##### Dataset excerpt #####

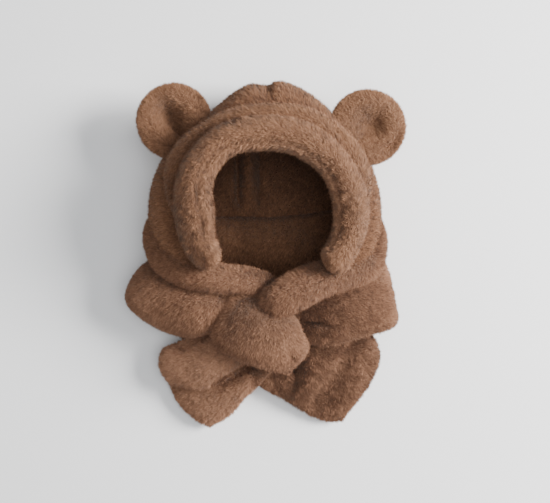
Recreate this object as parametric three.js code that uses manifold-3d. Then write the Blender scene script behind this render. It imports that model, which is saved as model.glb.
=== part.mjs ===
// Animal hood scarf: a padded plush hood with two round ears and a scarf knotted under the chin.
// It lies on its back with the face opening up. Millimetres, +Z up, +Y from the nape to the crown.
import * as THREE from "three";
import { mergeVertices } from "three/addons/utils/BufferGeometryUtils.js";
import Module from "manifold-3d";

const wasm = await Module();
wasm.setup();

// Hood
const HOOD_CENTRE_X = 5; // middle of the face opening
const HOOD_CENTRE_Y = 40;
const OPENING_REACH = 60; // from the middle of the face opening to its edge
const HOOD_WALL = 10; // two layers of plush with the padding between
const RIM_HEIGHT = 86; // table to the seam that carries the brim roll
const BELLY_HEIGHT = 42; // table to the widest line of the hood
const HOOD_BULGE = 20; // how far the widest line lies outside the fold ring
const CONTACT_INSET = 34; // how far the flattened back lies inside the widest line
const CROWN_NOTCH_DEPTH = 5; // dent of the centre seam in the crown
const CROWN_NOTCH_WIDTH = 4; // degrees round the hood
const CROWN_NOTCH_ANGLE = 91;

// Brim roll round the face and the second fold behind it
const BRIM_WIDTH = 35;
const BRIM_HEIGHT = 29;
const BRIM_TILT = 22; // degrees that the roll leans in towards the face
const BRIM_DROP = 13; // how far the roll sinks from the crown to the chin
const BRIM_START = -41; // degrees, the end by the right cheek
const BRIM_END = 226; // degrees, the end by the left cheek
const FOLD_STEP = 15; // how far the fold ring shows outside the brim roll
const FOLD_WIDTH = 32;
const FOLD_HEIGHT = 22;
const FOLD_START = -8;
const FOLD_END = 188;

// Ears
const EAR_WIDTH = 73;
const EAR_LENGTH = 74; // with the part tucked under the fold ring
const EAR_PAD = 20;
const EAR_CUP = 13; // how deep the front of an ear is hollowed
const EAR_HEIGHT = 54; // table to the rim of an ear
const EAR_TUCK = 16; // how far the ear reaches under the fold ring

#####

> [Task brief]: Print the material above verbatim, first line through the line containing "const FOLD_END = 188;", both included.

> [Answer for the task]:
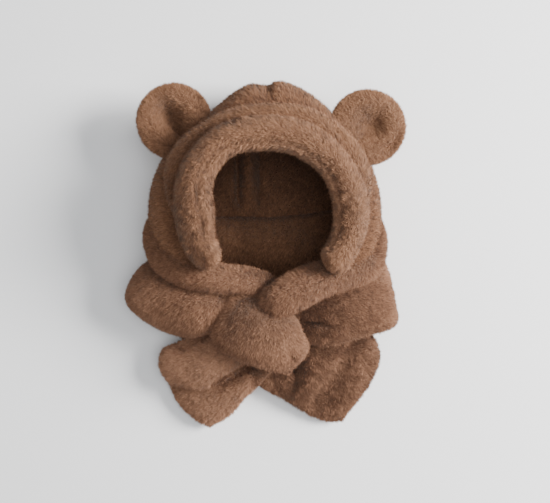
Recreate this object as parametric three.js code that uses manifold-3d. Then write the Blender scene script behind this render. It imports that model, which is saved as model.glb.
=== part.mjs ===
// Animal hood scarf: a padded plush hood with two round ears and a scarf knotted under the chin.
// It lies on its back with the face opening up. Millimetres, +Z up, +Y from the nape to the crown.
import * as THREE from "three";
import { mergeVertices } from "three/addons/utils/BufferGeometryUtils.js";
import Module from "manifold-3d";

const wasm = await Module();
wasm.setup();

// Hood
const HOOD_CENTRE_X = 5; // middle of the face opening
const HOOD_CENTRE_Y = 40;
const OPENING_REACH = 60; // from the middle of the face opening to its edge
const HOOD_WALL = 10; // two layers of plush with the padding between
const RIM_HEIGHT = 86; // table to the seam that carries the brim roll
const BELLY_HEIGHT = 42; // table to the widest line of the hood
const HOOD_BULGE = 20; // how far the widest line lies outside the fold ring
const CONTACT_INSET = 34; // how far the flattened back lies inside the widest line
const CROWN_NOTCH_DEPTH = 5; // dent of the centre seam in the crown
const CROWN_NOTCH_WIDTH = 4; // degrees round the hood
const CROWN_NOTCH_ANGLE = 91;

// Brim roll round the face and the second fold behind it
const BRIM_WIDTH = 35;
const BRIM_HEIGHT = 29;
const BRIM_TILT = 22; // degrees that the roll leans in towards the face
const BRIM_DROP = 13; // how far the roll sinks from the crown to the chin
const BRIM_START = -41; // degrees, the end by the right cheek
const BRIM_END = 226; // degrees, the end by the left cheek
const FOLD_STEP = 15; // how far the fold ring shows outside the brim roll
const FOLD_WIDTH = 32;
const FOLD_HEIGHT = 22;
const FOLD_START = -8;
const FOLD_END = 188;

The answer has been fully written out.